Material =
(begin)
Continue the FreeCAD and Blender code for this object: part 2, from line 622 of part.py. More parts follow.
(end)
(begin)
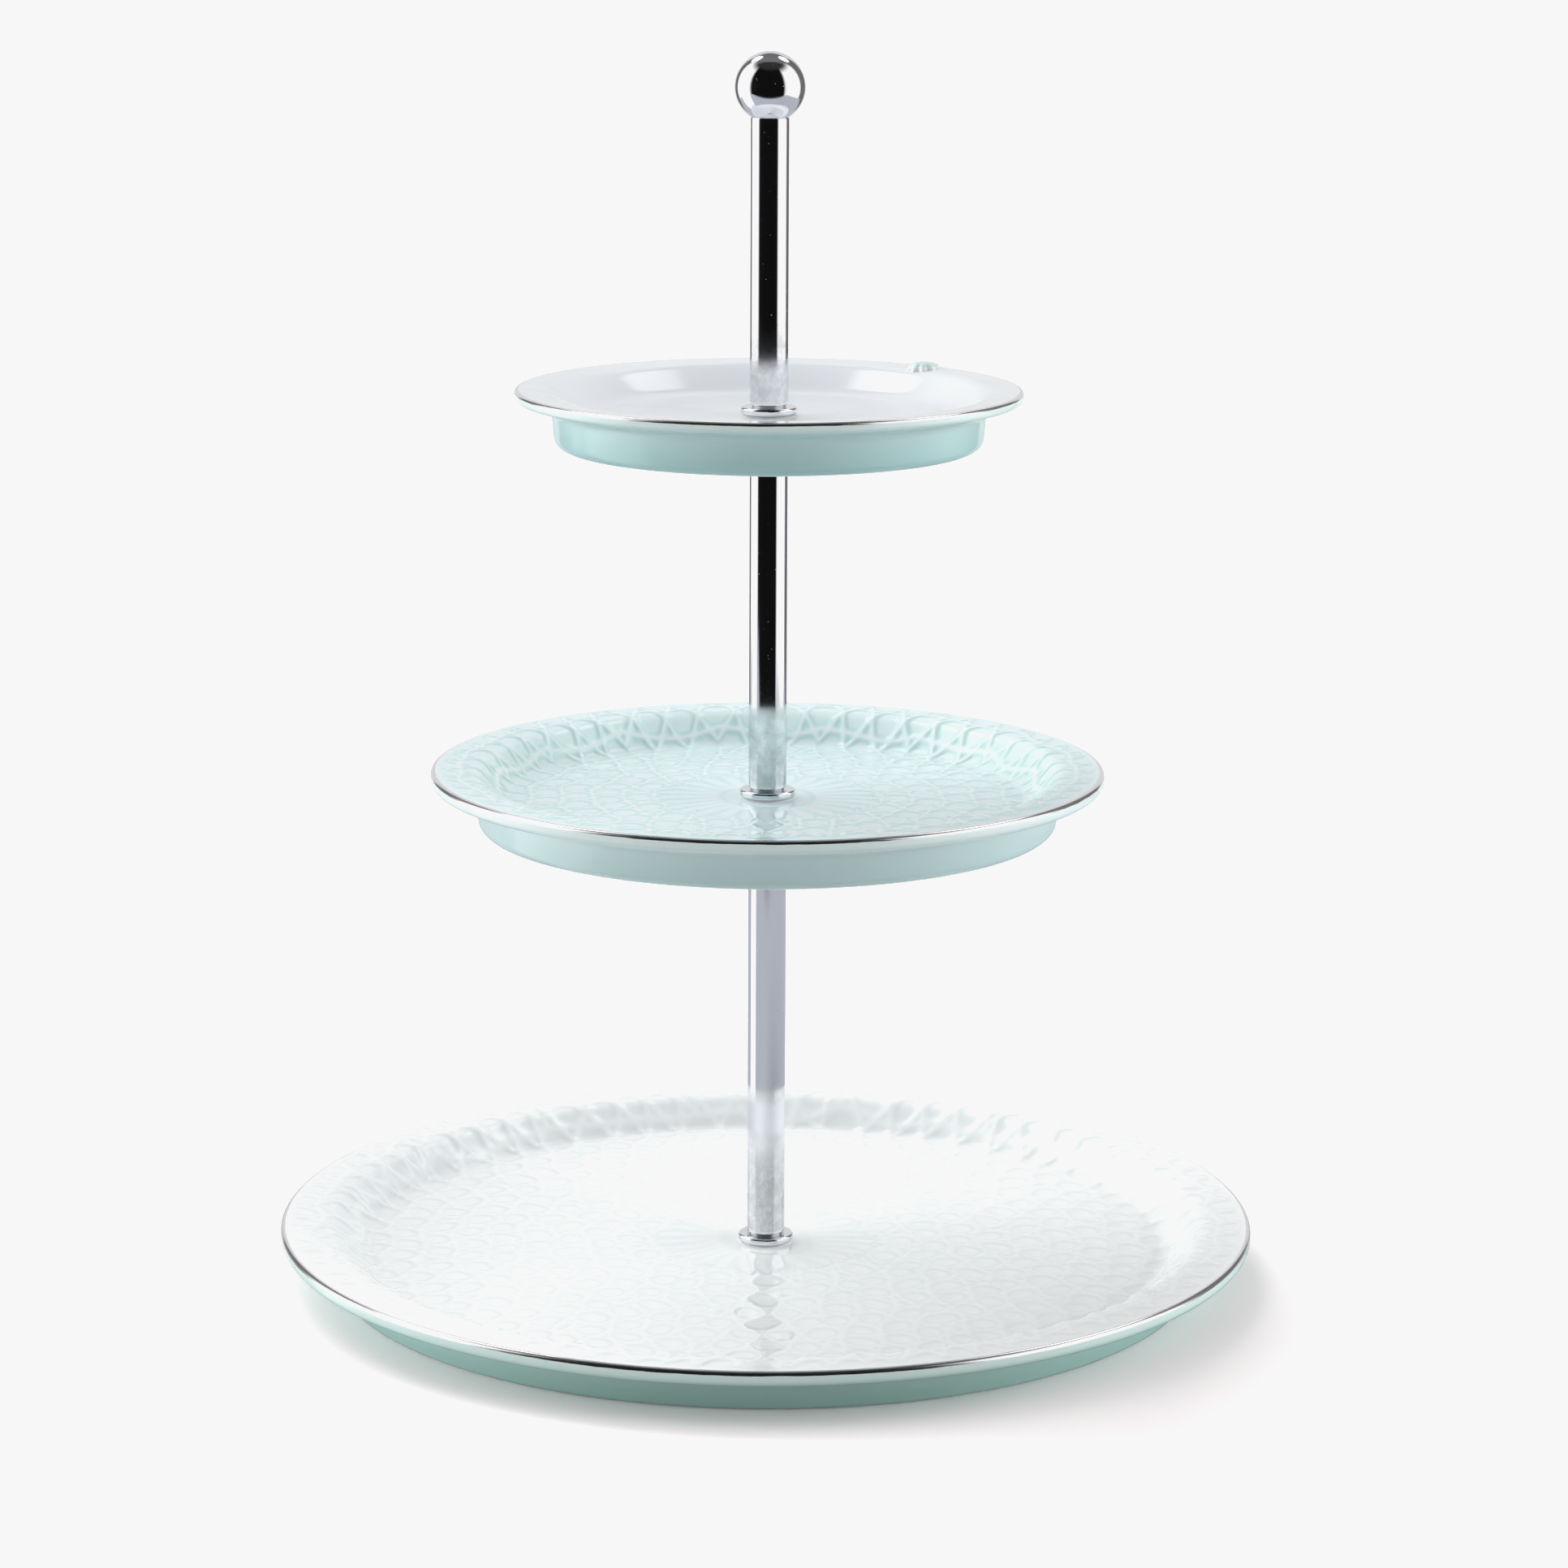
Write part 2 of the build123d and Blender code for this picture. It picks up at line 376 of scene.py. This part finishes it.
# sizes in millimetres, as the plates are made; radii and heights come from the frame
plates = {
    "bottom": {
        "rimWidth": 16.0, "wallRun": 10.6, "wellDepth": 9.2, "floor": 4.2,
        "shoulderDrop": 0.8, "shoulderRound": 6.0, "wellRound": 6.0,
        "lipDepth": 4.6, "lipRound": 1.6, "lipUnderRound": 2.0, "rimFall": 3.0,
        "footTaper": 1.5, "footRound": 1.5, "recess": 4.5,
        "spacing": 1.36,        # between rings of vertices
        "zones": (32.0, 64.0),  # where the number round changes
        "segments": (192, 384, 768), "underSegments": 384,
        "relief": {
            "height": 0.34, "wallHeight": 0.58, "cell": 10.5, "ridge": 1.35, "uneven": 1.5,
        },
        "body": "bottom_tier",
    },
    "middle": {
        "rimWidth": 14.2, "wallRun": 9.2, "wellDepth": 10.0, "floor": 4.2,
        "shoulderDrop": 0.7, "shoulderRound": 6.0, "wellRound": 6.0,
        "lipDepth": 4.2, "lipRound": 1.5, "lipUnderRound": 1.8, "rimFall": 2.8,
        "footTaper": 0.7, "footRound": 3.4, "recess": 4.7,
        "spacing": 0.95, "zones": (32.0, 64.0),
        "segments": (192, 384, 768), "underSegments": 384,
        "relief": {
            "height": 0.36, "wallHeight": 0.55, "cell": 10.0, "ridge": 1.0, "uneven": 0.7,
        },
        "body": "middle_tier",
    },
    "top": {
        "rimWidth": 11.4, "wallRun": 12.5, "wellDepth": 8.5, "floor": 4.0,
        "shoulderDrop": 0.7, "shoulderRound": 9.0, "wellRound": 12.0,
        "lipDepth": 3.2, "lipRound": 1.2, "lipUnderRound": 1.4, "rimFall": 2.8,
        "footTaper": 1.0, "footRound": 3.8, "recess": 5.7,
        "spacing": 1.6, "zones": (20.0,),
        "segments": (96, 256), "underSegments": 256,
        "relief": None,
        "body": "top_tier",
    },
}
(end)
(begin)
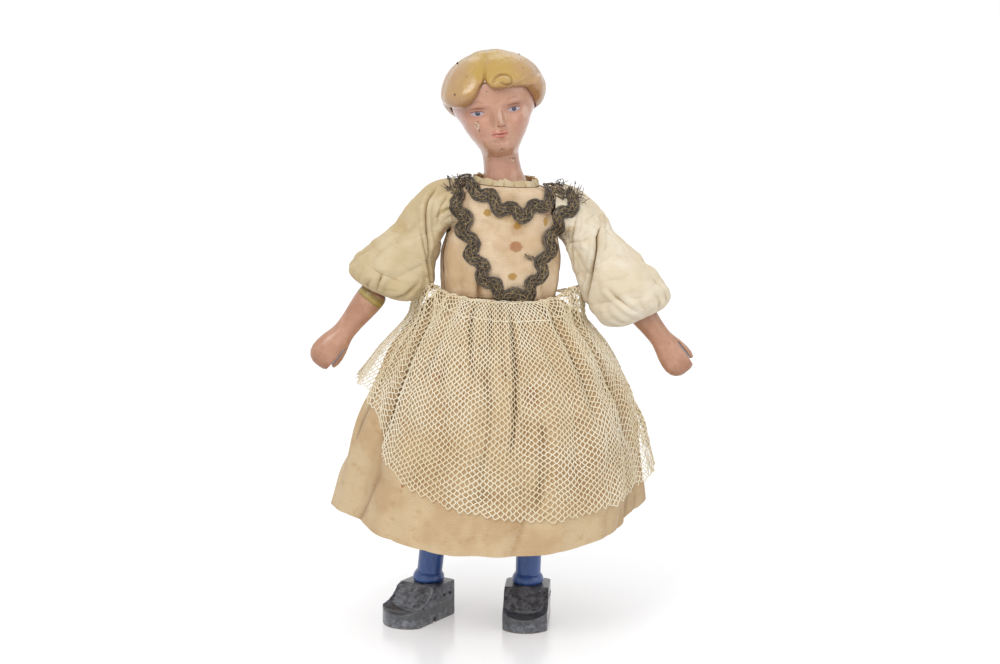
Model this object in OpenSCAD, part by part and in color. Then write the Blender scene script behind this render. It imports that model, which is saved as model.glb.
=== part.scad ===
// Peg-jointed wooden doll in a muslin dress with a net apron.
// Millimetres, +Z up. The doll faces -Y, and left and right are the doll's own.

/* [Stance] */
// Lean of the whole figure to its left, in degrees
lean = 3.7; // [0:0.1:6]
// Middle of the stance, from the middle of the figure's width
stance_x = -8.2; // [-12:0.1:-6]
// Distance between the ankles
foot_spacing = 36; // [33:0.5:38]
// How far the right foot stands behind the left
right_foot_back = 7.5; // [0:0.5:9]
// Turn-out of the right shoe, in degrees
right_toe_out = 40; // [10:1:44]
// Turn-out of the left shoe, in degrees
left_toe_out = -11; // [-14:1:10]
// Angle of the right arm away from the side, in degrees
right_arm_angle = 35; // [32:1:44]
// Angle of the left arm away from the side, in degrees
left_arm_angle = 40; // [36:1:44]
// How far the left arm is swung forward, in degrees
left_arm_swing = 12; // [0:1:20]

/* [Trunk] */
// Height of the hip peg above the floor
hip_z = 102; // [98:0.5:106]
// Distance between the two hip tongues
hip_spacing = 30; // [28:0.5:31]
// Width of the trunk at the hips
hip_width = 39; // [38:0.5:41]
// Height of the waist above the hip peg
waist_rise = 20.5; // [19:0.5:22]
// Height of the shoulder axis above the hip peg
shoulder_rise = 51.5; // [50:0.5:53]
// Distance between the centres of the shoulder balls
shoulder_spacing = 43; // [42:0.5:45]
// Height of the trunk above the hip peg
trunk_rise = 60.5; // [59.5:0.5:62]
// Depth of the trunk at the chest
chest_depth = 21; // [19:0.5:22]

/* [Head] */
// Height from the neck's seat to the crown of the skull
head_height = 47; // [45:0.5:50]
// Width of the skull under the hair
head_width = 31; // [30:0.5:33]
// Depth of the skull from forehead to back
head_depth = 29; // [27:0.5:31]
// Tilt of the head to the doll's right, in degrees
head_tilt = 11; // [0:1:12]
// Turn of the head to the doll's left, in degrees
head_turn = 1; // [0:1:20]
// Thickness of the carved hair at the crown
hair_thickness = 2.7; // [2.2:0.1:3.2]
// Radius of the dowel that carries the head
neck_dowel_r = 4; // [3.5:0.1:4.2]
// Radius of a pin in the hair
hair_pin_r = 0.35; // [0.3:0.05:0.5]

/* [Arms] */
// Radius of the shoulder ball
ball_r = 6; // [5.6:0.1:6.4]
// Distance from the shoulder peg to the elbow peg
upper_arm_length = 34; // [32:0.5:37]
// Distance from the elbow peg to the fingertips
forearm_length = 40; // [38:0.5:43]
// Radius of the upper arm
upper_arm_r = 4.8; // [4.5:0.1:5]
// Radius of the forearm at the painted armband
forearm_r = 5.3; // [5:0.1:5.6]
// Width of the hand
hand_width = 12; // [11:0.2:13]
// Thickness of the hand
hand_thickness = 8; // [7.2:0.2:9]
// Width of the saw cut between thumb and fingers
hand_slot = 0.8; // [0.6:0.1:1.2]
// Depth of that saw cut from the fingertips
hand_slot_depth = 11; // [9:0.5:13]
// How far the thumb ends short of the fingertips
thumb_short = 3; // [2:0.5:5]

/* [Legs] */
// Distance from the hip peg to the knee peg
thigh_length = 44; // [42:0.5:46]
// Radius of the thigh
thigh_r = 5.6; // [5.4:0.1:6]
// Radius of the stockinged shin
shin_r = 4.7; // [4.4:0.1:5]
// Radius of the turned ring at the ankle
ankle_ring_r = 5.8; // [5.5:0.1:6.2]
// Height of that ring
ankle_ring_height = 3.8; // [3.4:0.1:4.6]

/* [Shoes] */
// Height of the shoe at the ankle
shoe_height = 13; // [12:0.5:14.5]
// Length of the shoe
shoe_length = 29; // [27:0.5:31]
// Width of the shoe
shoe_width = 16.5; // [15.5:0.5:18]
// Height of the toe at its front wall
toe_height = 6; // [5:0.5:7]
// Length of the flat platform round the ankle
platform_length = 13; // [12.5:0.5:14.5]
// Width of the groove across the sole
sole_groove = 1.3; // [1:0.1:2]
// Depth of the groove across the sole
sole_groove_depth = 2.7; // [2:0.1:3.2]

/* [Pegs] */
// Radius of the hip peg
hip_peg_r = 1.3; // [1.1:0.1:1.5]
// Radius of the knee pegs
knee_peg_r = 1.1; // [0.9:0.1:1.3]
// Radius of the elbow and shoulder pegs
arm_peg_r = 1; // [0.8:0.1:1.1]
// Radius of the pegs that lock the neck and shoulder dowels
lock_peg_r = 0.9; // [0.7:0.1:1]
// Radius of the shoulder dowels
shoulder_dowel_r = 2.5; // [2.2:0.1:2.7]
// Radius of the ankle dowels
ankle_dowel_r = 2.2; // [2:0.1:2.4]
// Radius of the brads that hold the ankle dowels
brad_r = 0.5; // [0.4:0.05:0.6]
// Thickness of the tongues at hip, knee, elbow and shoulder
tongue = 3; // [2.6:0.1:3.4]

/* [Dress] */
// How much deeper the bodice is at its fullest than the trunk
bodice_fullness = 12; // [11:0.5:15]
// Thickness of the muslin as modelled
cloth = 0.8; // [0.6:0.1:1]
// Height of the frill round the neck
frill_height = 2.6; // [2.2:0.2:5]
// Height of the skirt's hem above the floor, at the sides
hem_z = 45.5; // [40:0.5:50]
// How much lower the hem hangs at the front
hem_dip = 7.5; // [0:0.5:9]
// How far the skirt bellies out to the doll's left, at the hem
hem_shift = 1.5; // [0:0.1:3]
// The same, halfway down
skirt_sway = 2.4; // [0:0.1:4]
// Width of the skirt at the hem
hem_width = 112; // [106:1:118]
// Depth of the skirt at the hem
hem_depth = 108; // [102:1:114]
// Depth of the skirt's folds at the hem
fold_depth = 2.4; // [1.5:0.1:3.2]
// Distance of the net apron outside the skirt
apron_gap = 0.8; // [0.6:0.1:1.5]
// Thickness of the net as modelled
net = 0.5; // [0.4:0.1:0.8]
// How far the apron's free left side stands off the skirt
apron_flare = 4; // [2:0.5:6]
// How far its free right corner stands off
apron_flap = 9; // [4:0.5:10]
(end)
Your instructions =
Your task is to give again the lines from the one containing "Model this object" to the one containing "chest_depth = 21; // [19:0.5:22]", both lines included, exactly and without anything added.

Answer to this task =
Model this object in OpenSCAD, part by part and in color. Then write the Blender scene script behind this render. It imports that model, which is saved as model.glb.
=== part.scad ===
// Peg-jointed wooden doll in a muslin dress with a net apron.
// Millimetres, +Z up. The doll faces -Y, and left and right are the doll's own.

/* [Stance] */
// Lean of the whole figure to its left, in degrees
lean = 3.7; // [0:0.1:6]
// Middle of the stance, from the middle of the figure's width
stance_x = -8.2; // [-12:0.1:-6]
// Distance between the ankles
foot_spacing = 36; // [33:0.5:38]
// How far the right foot stands behind the left
right_foot_back = 7.5; // [0:0.5:9]
// Turn-out of the right shoe, in degrees
right_toe_out = 40; // [10:1:44]
// Turn-out of the left shoe, in degrees
left_toe_out = -11; // [-14:1:10]
// Angle of the right arm away from the side, in degrees
right_arm_angle = 35; // [32:1:44]
// Angle of the left arm away from the side, in degrees
left_arm_angle = 40; // [36:1:44]
// How far the left arm is swung forward, in degrees
left_arm_swing = 12; // [0:1:20]

/* [Trunk] */
// Height of the hip peg above the floor
hip_z = 102; // [98:0.5:106]
// Distance between the two hip tongues
hip_spacing = 30; // [28:0.5:31]
// Width of the trunk at the hips
hip_width = 39; // [38:0.5:41]
// Height of the waist above the hip peg
waist_rise = 20.5; // [19:0.5:22]
// Height of the shoulder axis above the hip peg
shoulder_rise = 51.5; // [50:0.5:53]
// Distance between the centres of the shoulder balls
shoulder_spacing = 43; // [42:0.5:45]
// Height of the trunk above the hip peg
trunk_rise = 60.5; // [59.5:0.5:62]
// Depth of the trunk at the chest
chest_depth = 21; // [19:0.5:22]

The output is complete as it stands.